PROVIDENCE, R.I. [Brown University] — Inside the brains of mice and men alike, a relatively big football-shaped region called the thalamus acts like a switchboard, providing the prefrontal cortex, the part that does abstract thinking and decision-making, with most of its information. The thalamus’s responsibility even includes helping the prefrontal cortex to maintain consciousness and arousal.
Essential as this “thalamocortical” partnership is, neuroscientists have understood very little about the connections coming from a matrix of cells in the so-called “nonspecific thalamus,” where information other than from the senses is relayed. In a new paper published Dec. 5, 2012, in the Journal of Neuroscience, Brown University researchers report the first direct measurements in mice of cause-and-effect responses between the key thalamus cells in that matrix and those in the prefrontal cortex.
“These thalamic areas comprise the vast majority of the thalamus, but we know virtually nothing about the physiology of how they control [the] cortex,” said one of the lead authors, Scott Cruikshank, assistant professor (research) of neuroscience at Brown.
Among the team’s findings is that the nonspecific thalamus signals are most strongly received, at least at first, by inhibitory neurons in the outermost layer of cortex (layer 1). Neuroscientists had assumed that these signals instead mainly poured into excitatory cells of the cortex. It is only over time, with repetition of the thalamic signals, that the inhibitory layer 1 cells respond less strongly while the excitatory cells maintain a steady response. The result is a pattern in which the net effect of the thalamus signals is inhibitory in the cortex at first, but eventually gives way to a steadier, more even state of excitation over a few hundred milliseconds.
That ultimately sustained pattern of activation stands in stark contrast to the way the sensory signals from the specific thalamus play out in the cortex. The resulting excitation in those circuits starts out strong and then weakens with repetition — consistent with how people cease to notice sights, smells, and other sensory inputs after a while if they don’t change.
A large part of the reason why neuroscientists didn’t know this before is because the measurements that Cruikshank and his co-authors made were difficult, if not impossible, to perform using traditional electrical stimulation and recording techniques. Once mouse brain tissue is sliced up, the long connections that the thalamus sends to the cortex, called axons, are severed. Electrically stimulating the axons where they connect to cortex cells, but nothing else around them, was impossible to do.
A relatively new technique called optogenetics made their measurements possible. Optogenetics allows scientists to genetically engineer specific types of neurons so that their activity can be controlled by different colors of light. The team, including co-lead author Omar Ahmed and senior author Barry Connors, chair of neuroscience at Brown, optogenetically engineered the thalamic matrix cells so that their severed axons could be selectively stimulated with light. Because other nearby cell types had not been optogenetically engineered, the light didn’t stimulate them, too.

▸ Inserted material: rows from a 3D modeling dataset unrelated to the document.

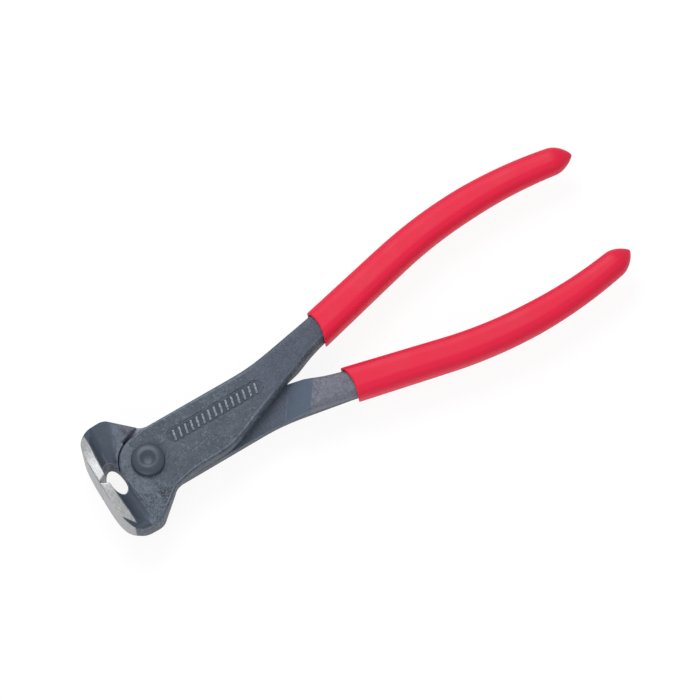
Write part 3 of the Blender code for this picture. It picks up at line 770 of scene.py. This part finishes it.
class NIPPERS_OT_stage(bpy.types.Operator):
    """Set up the floor, the light and the camera"""

    bl_idname = "nippers.stage"
    bl_label = "Stage"

    def execute(self, context):
        settings = context.scene.nippers_stage
        bpy.ops.object.select_all(action="DESELECT")
        bpy.ops.mesh.primitive_plane_add(size=FLOOR_SIZE, location=(0, 0, 0))
        floor = context.active_object
        floor.name = "floor"
        floor.data.materials.append(pale_floor("floor white"))
        for name, place, size, power in LAMPS:
            self.light(context, name, place, size, power)
        context.scene.world = self.world()
        self.camera(context, settings)
        context.scene.view_settings.view_transform = "Standard"
        return {"FINISHED"}

    def world(self):
        """Even light from all round, which is plain white where it is seen."""
        world = bpy.data.worlds.new("studio")
        world.use_nodes = True
        tree = world.node_tree
        background = tree.nodes["Background"]
        level = tree.nodes.new("ShaderNodeMix")
        level.inputs[2].default_value = WORLD_STRENGTH
        level.inputs[3].default_value = 1.0
        tree.links.new(seen_plainly(tree), level.inputs[0])
        tree.links.new(level.outputs[0], background.inputs["Strength"])
        background.inputs["Color"].default_value = (1, 1, 1, 1)
        return world

    def light(self, context, name, place, size, power):
        data = bpy.data.lights.new(name, "AREA")
        data.shape = "DISK"
        data.size = size
        data.energy = power
        lamp = bpy.data.objects.new(name, data)
        lamp.location = place
        lamp.rotation_euler = (-Vector(place)).to_track_quat("-Z", "Y").to_euler()
        context.scene.collection.objects.link(lamp)

    def camera(self, context, settings):
        azimuth, elevation = settings.azimuth, settings.elevation
        across = math.cos(elevation)
        back = Vector((math.sin(azimuth) * across, -math.cos(azimuth) * across, math.sin(elevation)))
        turn = (-back).to_track_quat("-Z", "Y").to_matrix() @ Matrix.Rotation(settings.roll, 3, "Z")
        aim = (CAD_BOX[0] + CAD_BOX[1]) / 2 + AIM_OFFSET
        data = bpy.data.cameras.new("camera")
        data.type = "ORTHO"
        data.ortho_scale = settings.width
        camera = bpy.data.objects.new("camera", data)
        camera.matrix_world = Matrix.Translation(aim + back * CAMERA_AWAY) @ turn.to_4x4()
        context.scene.collection.objects.link(camera)
        context.scene.camera = camera


class NIPPERS_PT_panel(bpy.types.Panel):
    """The nippers' pieces in the order in which they are made"""

    bl_label = "End cutting nippers"
    bl_idname = "NIPPERS_PT_panel"
    bl_space_type = "VIEW_3D"
    bl_region_type = "UI"
    bl_category = "Nippers"

    def draw(self, context):
        for name, settings in SETTINGS.items():
            box = self.layout.box()
            for key in settings.__annotations__:
                box.prop(getattr(context.scene, name), key)
        for operator in OPERATORS:
            self.layout.operator(operator.bl_idname)


OPERATORS = (NIPPERS_OT_halves, NIPPERS_OT_ribs, NIPPERS_OT_rivet, NIPPERS_OT_grips, NIPPERS_OT_stage)
CLASSES = (*SETTINGS.values(), *OPERATORS, NIPPERS_PT_panel)


def register():
    for cls in CLASSES:
        bpy.utils.register_class(cls)
    for name, settings in SETTINGS.items():
        setattr(bpy.types.Scene, name, bpy.props.PointerProperty(type=settings))


def unregister():
    for name in SETTINGS:
        delattr(bpy.types.Scene, name)
    for cls in reversed(CLASSES):
        bpy.utils.unregister_class(cls)


def main():
    register()
    bpy.ops.nippers.halves()
    bpy.ops.nippers.ribs()
    bpy.ops.nippers.rivet()
    bpy.ops.nippers.grips()
    bpy.ops.nippers.stage()


if __name__ == "__main__":
    main()
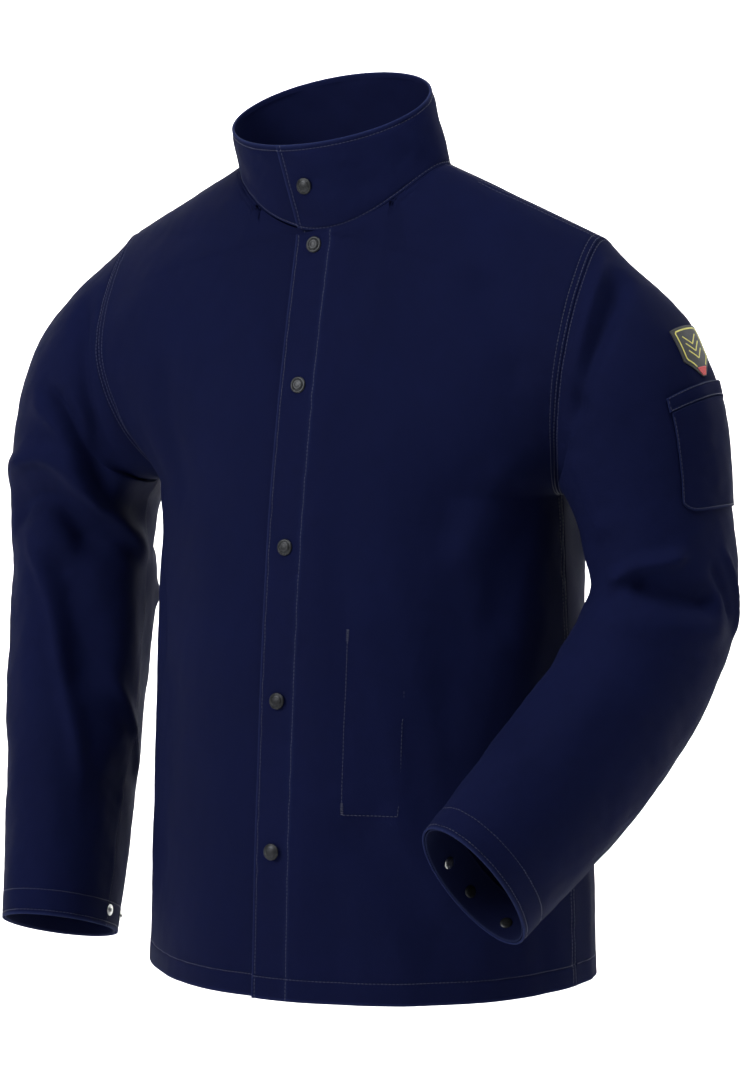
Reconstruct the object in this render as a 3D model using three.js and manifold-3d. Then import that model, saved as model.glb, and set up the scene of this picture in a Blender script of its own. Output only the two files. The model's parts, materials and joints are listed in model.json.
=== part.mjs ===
// Work jacket, hanging as if worn: closed front with snap placket, stand-up collar, set-in sleeves.
// Units are millimetres, +Z is up, the wearer faces -Y and the wearer's left is +X.
// The origin is on the middle plane, level with the side-neck points, inside the neck opening.
import * as THREE from "three";
import { mergeVertices } from "three/addons/utils/BufferGeometryUtils.js";
import Module from "manifold-3d";

const wasm = await Module();
wasm.setup();

// driving dimensions
const hemZ = -739;
const armpitZ = -290;
const hemHalf = 216;
const chestHalf = 205;
const shoulderHalf = 247;
const shoulderZ = -60;
const frontDepth = 187;
const backDepth = 172;
const closureX = 8;
const placketEdge = 20;
const facingWidth = 37;
const wall = 2.0;
const facingWall = 1.6;
const collarWall = 3.0;
const collarHalf = 99;
const collarDepth = 62;
const collarRimZ = 56;
const snapRadius = 7.5;
const snapDrops = [69, 193, 336, 472, 606];
const cuffBand = 40;
const pocketLow = -570;
const pocketTop = -405;
const pocketNear = 70;
const pocketFar = 117;
const seam = 0.3;
const facingGap = 0.45;

const fabricNavy = new THREE.Color().setRGB(0.012, 0.014, 0.052);
const facingNavy = new THREE.Color().setRGB(0.010, 0.012, 0.044);
const gunmetal = new THREE.Color().setRGB(0.045, 0.047, 0.05);
const brightSteel = new THREE.Color().setRGB(0.62, 0.62, 0.6);
const black = new THREE.Color().setRGB(0.008, 0.008, 0.009);
const fabric = new THREE.MeshStandardMaterial({ color: fabricNavy, roughness: 0.86, metalness: 0 });
const facing = new THREE.MeshStandardMaterial({ color: facingNavy, roughness: 0.9, metalness: 0 });
const dark = new THREE.MeshStandardMaterial({ color: gunmetal, roughness: 0.35, metalness: 0.9 });
const bright = new THREE.MeshStandardMaterial({ color: brightSteel, roughness: 0.3, metalness: 0.95 });
const badgeCloth = new THREE.MeshStandardMaterial({ color: black, roughness: 0.7, metalness: 0 });

const group = new THREE.Group();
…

Meanwhile the researchers recorded the electrical activity of the various cortical cells the thalamic axons connected to, to see how they responded to stimulation of the thalamic axons. Sometimes the researchers recorded just the layer 1 inhibitory neurons, sometimes they recorded just the deeper-layered excitatory neurons and sometimes they recorded the different neurons’ responses simultaneously. Notably, the outer-layer and deeper-layer cortical neurons are connected to each other as well.
The key results were measurements showing that the inhibitory outer-layer neurons, known as “layer 1 interneurons,” have a roughly three-times stronger initial response to the thalamic signals than the deeper excitatory “pyramidal” neurons did. The responses eventually evened out, leading to that steady-state excitement over time.
Cruikshank said the team does not yet know what the behavioral significance of that steady state is, but it could be related to the maintenance of a baseline of consciousness or attention, perhaps to keep the prefrontal cortex ready to accept and process information from other sources, such as sensory signals. Prior experiments have shown that when the nonspecific thalamus is damaged, subjects can fall into a coma, but that when the nonspecific thalamus is stimulated the cortex becomes more aroused.
Now, at least, neuroscientists know how that connection is being made.
In addition to Cruikshank, Ahmed, and Connors, the paper’s other authors are Tanya Stevens, Saundra Patrick, Amalia Gonzalez, and Margot Elmaleh. Gonzalez and Elmaleh are former undergraduates whose senior honors theses contributed to the paper.
Funding for the research came from the National Institutes of Health (grants MH086400, NS025983), the Defense Advanced Research Projects Agency (grant BAA-09-27), the National Science Foundation (EFRI-0937848) and the Brown Institute for Brain Science.